# WHAT THE TASK REQUIRES
Which lines contain the string "data"? Please list every one of them.

::::

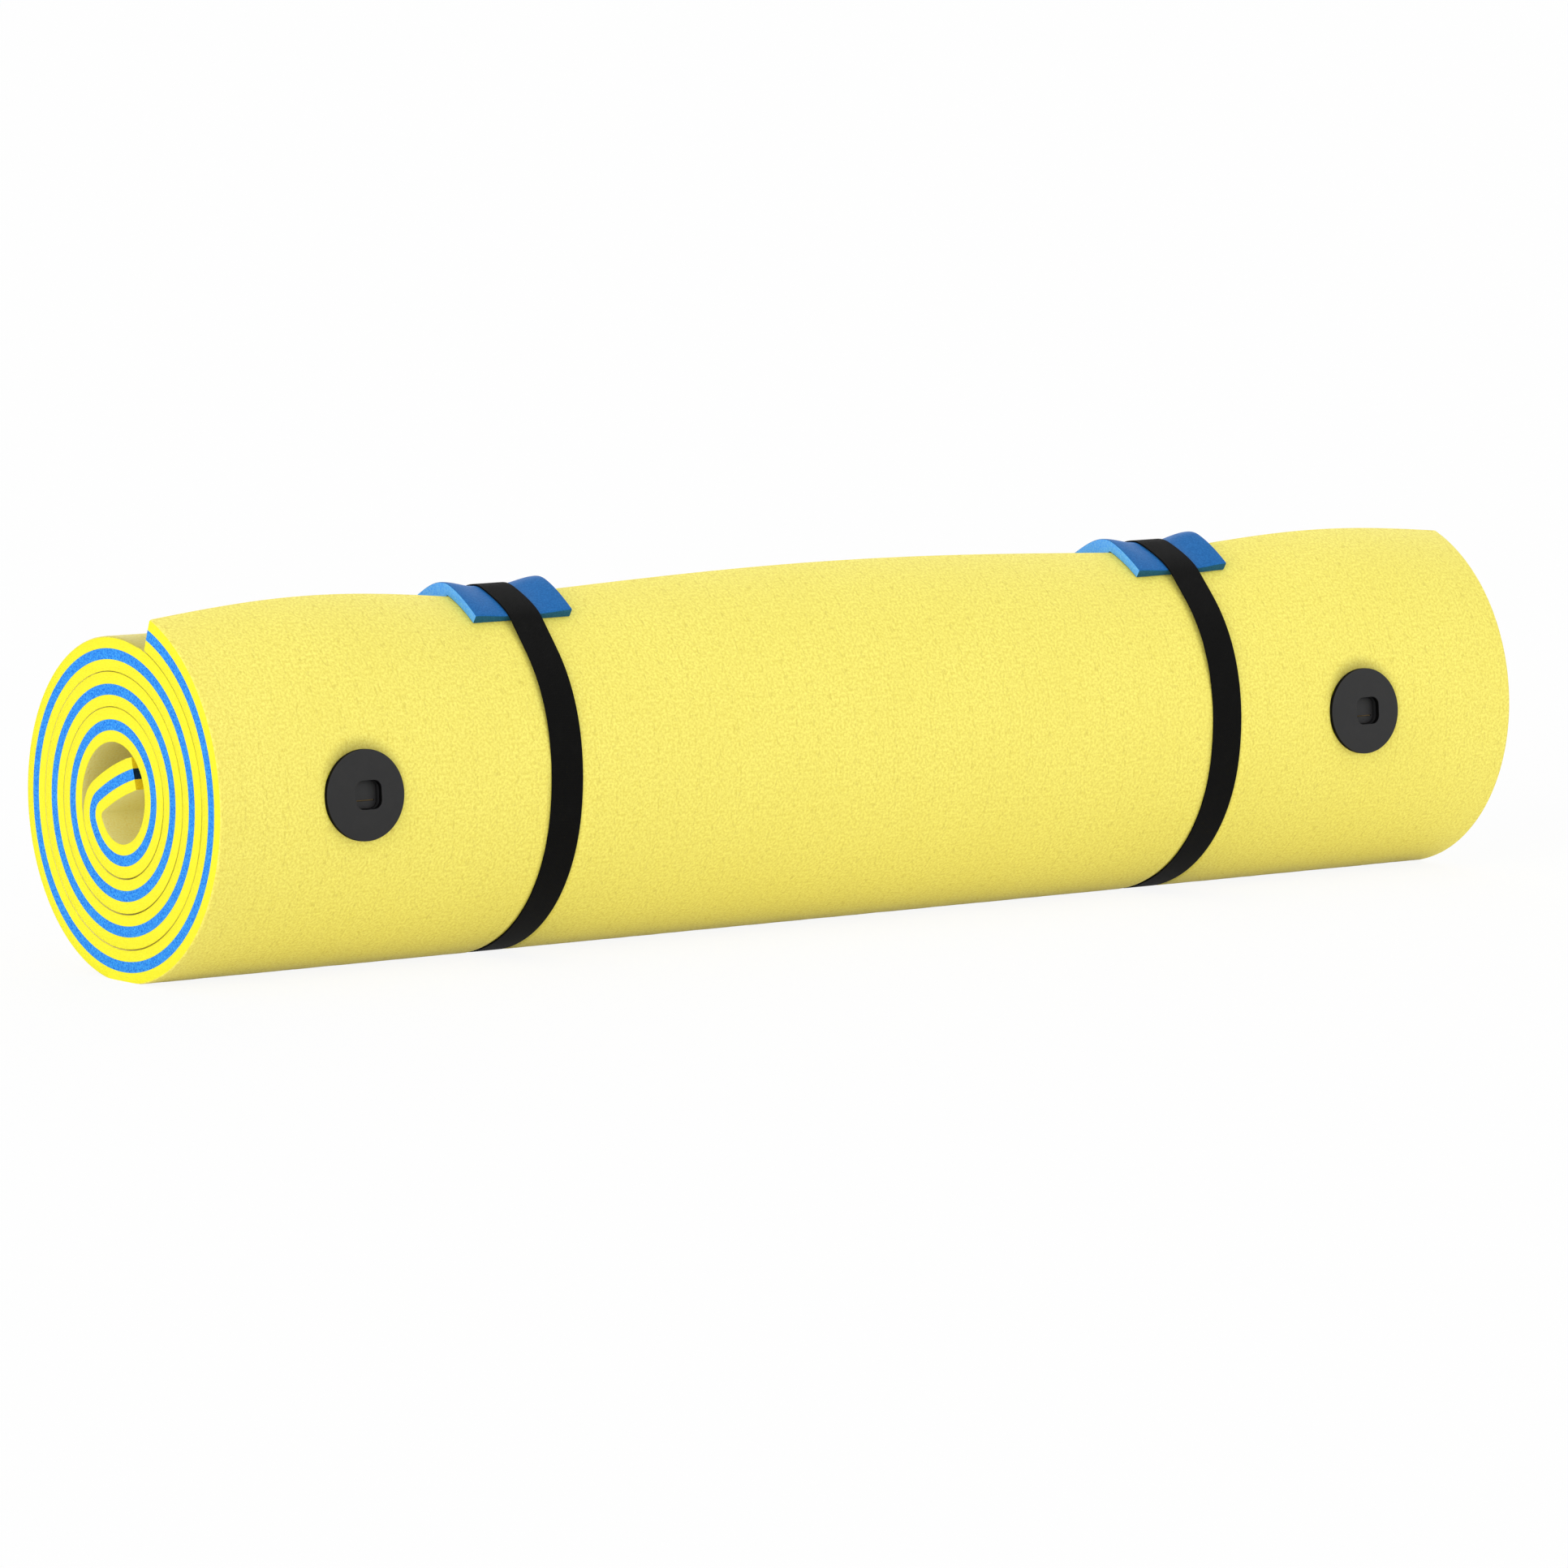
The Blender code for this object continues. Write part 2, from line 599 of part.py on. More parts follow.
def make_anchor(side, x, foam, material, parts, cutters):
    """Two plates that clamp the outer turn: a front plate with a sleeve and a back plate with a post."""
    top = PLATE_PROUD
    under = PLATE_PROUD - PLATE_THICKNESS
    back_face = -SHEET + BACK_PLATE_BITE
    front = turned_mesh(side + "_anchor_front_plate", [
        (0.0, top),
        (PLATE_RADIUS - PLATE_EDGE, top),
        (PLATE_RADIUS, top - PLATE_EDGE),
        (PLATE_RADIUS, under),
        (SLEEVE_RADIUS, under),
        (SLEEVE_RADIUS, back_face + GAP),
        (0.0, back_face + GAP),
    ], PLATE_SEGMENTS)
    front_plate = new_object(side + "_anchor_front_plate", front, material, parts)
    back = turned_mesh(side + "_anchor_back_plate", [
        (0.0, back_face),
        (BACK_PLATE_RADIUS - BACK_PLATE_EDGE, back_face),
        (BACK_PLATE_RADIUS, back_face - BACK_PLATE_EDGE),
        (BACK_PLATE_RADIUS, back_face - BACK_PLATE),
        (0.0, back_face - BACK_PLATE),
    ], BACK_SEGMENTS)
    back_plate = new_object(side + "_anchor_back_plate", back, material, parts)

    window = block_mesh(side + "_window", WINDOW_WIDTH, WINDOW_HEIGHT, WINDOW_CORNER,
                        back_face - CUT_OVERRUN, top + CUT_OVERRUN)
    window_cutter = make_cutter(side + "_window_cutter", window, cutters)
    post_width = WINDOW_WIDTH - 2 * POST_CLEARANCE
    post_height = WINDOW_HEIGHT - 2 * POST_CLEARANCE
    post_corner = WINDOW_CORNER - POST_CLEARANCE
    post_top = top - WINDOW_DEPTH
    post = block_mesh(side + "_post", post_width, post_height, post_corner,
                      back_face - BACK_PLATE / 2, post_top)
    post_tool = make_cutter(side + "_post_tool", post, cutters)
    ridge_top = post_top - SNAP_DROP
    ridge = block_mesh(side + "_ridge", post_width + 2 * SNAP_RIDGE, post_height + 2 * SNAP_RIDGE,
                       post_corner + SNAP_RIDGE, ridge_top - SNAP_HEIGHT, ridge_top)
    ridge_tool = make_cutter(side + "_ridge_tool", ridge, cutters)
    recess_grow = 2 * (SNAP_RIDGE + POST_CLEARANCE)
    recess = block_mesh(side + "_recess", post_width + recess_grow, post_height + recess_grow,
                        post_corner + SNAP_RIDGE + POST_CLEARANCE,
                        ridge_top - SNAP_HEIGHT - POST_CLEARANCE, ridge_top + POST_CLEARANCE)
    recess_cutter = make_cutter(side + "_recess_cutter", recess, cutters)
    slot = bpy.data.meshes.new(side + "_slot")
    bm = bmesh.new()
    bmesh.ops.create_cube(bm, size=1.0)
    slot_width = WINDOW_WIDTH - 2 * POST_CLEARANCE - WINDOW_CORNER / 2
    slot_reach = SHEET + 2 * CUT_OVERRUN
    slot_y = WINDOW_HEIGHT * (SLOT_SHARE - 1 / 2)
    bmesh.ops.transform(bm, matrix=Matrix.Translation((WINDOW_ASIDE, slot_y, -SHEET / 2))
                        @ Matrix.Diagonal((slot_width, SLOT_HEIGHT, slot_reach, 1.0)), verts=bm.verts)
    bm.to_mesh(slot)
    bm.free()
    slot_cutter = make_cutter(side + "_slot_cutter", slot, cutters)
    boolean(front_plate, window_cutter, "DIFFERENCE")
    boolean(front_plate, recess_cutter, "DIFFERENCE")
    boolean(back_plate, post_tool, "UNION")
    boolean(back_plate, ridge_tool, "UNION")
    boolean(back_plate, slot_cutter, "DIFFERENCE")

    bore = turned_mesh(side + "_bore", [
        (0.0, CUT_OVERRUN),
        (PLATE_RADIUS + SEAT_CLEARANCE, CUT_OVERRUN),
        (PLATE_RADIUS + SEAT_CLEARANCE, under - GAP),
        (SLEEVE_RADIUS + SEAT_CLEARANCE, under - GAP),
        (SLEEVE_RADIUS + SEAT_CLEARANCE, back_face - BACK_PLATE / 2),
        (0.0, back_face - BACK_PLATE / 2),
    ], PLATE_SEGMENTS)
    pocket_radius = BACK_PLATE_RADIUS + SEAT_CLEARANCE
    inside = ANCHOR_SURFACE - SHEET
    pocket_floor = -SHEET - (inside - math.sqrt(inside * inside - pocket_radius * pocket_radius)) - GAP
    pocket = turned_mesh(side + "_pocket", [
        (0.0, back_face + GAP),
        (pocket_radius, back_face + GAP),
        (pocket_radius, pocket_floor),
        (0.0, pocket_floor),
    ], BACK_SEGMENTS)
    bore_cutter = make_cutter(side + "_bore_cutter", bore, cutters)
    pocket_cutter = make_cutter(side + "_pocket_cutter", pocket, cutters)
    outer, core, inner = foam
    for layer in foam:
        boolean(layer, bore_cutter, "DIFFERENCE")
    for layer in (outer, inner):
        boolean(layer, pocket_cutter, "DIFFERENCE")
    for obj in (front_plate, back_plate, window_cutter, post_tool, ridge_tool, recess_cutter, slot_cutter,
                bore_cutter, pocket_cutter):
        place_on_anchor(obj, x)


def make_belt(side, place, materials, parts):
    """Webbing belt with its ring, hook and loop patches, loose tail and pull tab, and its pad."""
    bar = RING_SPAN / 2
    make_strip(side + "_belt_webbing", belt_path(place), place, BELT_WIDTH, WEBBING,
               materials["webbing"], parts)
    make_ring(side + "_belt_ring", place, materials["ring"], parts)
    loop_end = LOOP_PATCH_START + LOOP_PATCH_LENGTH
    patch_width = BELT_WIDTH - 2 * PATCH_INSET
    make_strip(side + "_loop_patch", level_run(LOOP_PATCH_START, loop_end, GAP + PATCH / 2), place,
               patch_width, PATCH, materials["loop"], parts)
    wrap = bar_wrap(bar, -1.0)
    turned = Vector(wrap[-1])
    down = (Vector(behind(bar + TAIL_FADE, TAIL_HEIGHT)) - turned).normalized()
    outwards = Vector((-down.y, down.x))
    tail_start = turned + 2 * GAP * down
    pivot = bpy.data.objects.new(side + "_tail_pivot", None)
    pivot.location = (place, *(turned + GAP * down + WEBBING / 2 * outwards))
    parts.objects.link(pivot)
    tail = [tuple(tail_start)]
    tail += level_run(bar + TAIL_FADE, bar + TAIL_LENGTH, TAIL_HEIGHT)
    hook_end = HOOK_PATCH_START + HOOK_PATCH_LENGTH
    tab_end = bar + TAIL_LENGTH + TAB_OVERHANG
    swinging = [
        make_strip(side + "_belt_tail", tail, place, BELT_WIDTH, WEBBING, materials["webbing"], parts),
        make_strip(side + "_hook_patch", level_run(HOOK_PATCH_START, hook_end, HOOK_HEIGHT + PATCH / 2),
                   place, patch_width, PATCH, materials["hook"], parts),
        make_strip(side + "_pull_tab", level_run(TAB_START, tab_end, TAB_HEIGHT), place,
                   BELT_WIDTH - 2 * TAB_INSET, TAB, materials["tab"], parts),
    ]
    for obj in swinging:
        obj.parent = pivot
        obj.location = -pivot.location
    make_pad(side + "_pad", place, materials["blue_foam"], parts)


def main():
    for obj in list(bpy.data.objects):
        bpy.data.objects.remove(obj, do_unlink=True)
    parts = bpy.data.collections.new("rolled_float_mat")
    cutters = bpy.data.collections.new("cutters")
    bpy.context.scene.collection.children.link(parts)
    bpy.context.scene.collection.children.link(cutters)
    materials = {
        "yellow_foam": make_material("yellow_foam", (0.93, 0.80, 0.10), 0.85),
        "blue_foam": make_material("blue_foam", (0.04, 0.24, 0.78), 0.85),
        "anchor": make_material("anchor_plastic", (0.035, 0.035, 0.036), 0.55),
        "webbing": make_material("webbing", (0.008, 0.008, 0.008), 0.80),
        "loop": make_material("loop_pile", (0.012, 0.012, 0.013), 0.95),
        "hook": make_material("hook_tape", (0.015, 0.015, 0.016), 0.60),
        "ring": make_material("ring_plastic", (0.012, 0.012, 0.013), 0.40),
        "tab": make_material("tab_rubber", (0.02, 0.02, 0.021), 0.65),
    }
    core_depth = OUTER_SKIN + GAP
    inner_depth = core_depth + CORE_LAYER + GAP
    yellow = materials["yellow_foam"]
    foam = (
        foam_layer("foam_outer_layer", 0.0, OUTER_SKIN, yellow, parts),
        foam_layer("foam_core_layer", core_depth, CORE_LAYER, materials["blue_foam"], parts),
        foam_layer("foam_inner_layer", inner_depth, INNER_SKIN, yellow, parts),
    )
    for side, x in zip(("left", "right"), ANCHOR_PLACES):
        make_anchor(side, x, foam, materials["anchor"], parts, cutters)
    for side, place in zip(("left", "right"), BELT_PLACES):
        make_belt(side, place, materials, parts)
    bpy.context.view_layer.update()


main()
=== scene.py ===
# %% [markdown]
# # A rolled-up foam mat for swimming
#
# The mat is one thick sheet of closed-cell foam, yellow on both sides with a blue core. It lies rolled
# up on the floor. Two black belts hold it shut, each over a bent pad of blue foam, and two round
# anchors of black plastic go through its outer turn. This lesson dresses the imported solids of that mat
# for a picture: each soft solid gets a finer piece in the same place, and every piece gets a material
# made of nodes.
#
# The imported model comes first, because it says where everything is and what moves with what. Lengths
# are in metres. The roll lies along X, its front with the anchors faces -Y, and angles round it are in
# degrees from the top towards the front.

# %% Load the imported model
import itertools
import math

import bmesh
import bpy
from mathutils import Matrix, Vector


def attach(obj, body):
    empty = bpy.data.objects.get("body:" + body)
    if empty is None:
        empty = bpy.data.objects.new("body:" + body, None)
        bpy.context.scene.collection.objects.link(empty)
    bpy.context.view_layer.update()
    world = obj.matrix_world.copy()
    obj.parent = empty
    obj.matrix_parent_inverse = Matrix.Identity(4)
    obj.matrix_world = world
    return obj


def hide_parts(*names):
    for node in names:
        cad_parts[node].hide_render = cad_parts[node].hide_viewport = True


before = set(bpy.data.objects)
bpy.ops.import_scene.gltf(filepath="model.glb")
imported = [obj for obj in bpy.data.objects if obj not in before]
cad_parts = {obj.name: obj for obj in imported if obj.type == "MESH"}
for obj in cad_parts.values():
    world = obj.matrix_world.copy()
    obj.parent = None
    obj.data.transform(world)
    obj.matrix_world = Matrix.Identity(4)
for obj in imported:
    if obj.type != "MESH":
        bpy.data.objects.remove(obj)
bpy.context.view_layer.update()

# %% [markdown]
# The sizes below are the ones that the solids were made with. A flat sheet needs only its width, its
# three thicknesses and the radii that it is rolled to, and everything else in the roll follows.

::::

# TASK RESPONSE
    slot = bpy.data.meshes.new(side + "_slot")
    pivot = bpy.data.objects.new(side + "_tail_pivot", None)
    for obj in list(bpy.data.objects):
        bpy.data.objects.remove(obj, do_unlink=True)
    parts = bpy.data.collections.new("rolled_float_mat")
    cutters = bpy.data.collections.new("cutters")
    empty = bpy.data.objects.get("body:" + body)
        empty = bpy.data.objects.new("body:" + body, None)
before = set(bpy.data.objects)
imported = [obj for obj in bpy.data.objects if obj not in before]
    obj.data.transform(world)
        bpy.data.objects.remove(obj)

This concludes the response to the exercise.